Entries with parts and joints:
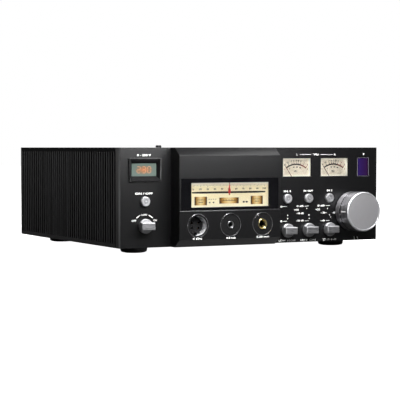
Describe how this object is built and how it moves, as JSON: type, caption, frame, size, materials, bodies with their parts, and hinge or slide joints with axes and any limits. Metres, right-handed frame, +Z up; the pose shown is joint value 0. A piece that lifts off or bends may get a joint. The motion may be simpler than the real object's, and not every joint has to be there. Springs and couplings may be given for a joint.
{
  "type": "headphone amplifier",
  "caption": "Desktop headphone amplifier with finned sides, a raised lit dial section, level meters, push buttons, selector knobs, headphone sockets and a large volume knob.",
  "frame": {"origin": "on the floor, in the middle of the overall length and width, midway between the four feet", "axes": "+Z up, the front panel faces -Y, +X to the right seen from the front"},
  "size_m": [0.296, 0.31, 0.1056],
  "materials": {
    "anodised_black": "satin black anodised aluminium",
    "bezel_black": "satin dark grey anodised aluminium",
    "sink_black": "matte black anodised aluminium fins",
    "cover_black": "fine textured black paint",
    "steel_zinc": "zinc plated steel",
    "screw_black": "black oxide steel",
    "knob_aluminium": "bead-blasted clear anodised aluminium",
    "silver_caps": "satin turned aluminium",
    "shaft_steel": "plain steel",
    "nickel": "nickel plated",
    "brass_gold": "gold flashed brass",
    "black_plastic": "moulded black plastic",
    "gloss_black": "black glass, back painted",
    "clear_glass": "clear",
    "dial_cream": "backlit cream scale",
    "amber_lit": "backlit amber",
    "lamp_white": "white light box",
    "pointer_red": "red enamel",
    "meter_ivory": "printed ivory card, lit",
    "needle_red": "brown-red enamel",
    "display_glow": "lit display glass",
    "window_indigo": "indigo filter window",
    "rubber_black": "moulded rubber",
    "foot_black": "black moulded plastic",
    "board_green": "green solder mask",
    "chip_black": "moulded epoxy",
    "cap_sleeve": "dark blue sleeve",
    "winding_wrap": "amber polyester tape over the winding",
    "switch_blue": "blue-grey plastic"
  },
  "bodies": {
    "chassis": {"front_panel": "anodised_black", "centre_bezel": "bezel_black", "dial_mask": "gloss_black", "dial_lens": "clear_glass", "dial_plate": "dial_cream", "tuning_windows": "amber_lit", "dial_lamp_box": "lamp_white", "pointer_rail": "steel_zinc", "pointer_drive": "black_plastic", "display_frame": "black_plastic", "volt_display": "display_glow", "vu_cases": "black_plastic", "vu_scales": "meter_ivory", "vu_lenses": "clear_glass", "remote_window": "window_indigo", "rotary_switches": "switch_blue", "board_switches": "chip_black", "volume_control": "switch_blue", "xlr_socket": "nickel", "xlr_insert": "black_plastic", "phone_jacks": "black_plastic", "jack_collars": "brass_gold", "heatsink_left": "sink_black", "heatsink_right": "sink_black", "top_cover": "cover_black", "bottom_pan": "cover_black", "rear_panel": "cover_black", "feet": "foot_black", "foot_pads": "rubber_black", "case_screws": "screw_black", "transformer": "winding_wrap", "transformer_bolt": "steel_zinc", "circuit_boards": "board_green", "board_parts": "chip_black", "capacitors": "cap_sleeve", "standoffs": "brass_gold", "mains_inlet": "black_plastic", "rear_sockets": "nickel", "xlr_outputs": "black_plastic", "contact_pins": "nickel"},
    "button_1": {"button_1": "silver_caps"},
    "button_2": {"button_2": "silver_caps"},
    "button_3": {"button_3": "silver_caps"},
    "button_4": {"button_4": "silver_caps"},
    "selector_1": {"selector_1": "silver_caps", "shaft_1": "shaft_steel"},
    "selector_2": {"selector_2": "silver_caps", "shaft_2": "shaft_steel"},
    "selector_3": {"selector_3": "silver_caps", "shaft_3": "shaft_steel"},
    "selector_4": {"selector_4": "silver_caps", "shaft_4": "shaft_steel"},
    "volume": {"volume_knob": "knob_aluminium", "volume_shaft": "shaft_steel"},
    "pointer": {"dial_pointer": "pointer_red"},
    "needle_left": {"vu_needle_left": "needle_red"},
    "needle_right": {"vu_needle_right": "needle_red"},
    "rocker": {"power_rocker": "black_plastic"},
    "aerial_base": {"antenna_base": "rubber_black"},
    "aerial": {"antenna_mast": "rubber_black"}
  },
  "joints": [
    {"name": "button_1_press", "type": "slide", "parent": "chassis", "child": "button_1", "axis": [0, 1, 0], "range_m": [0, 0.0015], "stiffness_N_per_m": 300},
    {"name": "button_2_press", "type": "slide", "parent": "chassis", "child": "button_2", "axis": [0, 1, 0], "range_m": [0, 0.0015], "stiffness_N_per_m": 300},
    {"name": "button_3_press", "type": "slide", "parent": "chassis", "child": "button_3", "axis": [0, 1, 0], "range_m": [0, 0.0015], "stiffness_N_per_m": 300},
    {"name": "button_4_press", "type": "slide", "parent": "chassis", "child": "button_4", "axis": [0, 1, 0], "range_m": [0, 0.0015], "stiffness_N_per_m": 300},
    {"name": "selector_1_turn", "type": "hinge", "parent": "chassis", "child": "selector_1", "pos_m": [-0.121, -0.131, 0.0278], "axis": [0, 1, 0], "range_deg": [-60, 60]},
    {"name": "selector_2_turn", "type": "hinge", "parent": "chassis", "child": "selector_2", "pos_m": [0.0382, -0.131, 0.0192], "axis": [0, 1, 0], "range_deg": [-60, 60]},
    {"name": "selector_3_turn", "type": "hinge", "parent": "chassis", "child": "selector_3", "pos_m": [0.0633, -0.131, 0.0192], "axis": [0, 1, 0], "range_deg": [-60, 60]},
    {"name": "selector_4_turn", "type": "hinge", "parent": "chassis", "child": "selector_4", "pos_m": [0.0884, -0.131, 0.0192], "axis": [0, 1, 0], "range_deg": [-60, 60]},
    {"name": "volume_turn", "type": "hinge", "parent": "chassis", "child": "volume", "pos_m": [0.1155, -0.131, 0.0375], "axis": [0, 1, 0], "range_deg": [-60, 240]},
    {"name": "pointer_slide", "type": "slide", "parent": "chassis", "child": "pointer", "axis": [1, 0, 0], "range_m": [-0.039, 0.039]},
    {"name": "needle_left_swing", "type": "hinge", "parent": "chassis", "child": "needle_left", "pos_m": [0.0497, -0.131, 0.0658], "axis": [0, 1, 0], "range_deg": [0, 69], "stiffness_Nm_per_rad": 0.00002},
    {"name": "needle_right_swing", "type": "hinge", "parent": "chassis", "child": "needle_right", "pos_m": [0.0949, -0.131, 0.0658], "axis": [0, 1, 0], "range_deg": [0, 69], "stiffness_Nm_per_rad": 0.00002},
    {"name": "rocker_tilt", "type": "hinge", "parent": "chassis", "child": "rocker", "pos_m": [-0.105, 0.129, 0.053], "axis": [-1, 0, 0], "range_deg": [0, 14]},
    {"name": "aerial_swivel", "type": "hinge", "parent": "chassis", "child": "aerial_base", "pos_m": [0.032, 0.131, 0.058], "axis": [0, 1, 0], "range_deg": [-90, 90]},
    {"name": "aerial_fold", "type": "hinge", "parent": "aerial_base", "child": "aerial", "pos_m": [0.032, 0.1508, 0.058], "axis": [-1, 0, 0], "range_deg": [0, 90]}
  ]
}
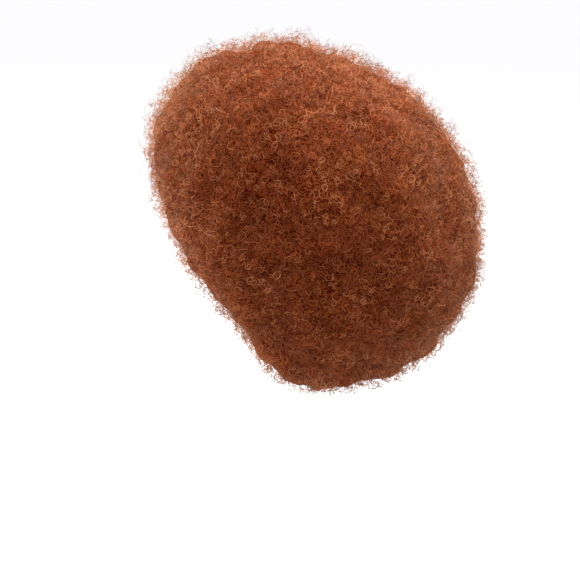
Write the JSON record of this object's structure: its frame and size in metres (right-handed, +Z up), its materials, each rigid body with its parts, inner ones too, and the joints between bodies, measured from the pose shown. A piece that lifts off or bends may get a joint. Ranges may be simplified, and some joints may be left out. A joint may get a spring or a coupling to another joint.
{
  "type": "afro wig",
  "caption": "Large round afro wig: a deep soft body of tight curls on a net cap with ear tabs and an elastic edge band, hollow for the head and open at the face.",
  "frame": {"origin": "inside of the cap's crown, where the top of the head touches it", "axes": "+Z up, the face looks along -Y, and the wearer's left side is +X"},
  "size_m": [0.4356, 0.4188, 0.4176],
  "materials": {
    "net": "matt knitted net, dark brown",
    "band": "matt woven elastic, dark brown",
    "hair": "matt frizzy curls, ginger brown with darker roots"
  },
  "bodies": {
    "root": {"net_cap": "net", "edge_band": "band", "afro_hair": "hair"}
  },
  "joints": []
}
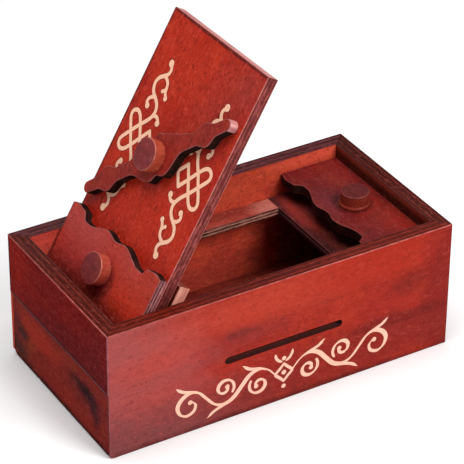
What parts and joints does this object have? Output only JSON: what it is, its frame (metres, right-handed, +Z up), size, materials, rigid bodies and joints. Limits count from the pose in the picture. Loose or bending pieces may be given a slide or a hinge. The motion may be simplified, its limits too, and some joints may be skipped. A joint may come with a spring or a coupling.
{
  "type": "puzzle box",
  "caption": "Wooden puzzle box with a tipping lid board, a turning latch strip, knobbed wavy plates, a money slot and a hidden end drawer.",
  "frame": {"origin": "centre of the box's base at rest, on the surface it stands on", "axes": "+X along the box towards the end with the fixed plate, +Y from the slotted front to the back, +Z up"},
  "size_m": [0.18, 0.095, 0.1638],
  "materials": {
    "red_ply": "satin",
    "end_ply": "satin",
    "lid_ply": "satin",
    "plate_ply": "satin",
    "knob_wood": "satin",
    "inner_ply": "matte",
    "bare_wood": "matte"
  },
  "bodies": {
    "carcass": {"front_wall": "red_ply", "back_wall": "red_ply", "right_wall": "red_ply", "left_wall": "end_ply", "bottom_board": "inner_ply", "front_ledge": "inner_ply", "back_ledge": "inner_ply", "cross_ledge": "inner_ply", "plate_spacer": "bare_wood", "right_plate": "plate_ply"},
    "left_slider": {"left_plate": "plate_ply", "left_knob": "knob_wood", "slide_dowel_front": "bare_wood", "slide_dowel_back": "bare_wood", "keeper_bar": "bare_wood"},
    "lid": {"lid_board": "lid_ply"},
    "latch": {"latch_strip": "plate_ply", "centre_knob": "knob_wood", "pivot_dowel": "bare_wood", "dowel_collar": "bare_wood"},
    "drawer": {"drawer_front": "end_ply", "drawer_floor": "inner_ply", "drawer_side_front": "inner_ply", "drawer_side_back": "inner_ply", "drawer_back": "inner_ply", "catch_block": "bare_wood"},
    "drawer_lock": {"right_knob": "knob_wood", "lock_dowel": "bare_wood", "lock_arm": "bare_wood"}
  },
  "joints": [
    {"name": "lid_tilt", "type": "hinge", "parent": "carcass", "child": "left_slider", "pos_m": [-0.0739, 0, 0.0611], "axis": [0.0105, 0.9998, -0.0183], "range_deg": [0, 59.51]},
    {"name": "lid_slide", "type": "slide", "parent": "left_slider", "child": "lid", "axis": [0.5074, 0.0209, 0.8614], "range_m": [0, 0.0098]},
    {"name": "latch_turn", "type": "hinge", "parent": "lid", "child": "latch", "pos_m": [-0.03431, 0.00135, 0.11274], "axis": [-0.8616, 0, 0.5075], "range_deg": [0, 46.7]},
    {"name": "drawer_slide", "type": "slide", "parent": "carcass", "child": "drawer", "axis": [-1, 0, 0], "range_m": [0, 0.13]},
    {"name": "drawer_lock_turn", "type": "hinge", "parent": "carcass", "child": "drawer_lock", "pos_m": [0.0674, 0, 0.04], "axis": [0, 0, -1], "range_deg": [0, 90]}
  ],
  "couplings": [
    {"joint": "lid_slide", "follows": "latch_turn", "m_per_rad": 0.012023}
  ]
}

Set exercise: From the records, copy every line that has the string "lifts" in it.

Answer:
Describe how this object is built and how it moves, as JSON: type, caption, frame, size, materials, bodies with their parts, and hinge or slide joints with axes and any limits. Metres, right-handed frame, +Z up; the pose shown is joint value 0. A piece that lifts off or bends may get a joint. The motion may be simpler than the real object's, and not every joint has to be there. Springs and couplings may be given for a joint.
Write the JSON record of this object's structure: its frame and size in metres (right-handed, +Z up), its materials, each rigid body with its parts, inner ones too, and the joints between bodies, measured from the pose shown. A piece that lifts off or bends may get a joint. Ranges may be simplified, and some joints may be left out. A joint may get a spring or a coupling to another joint.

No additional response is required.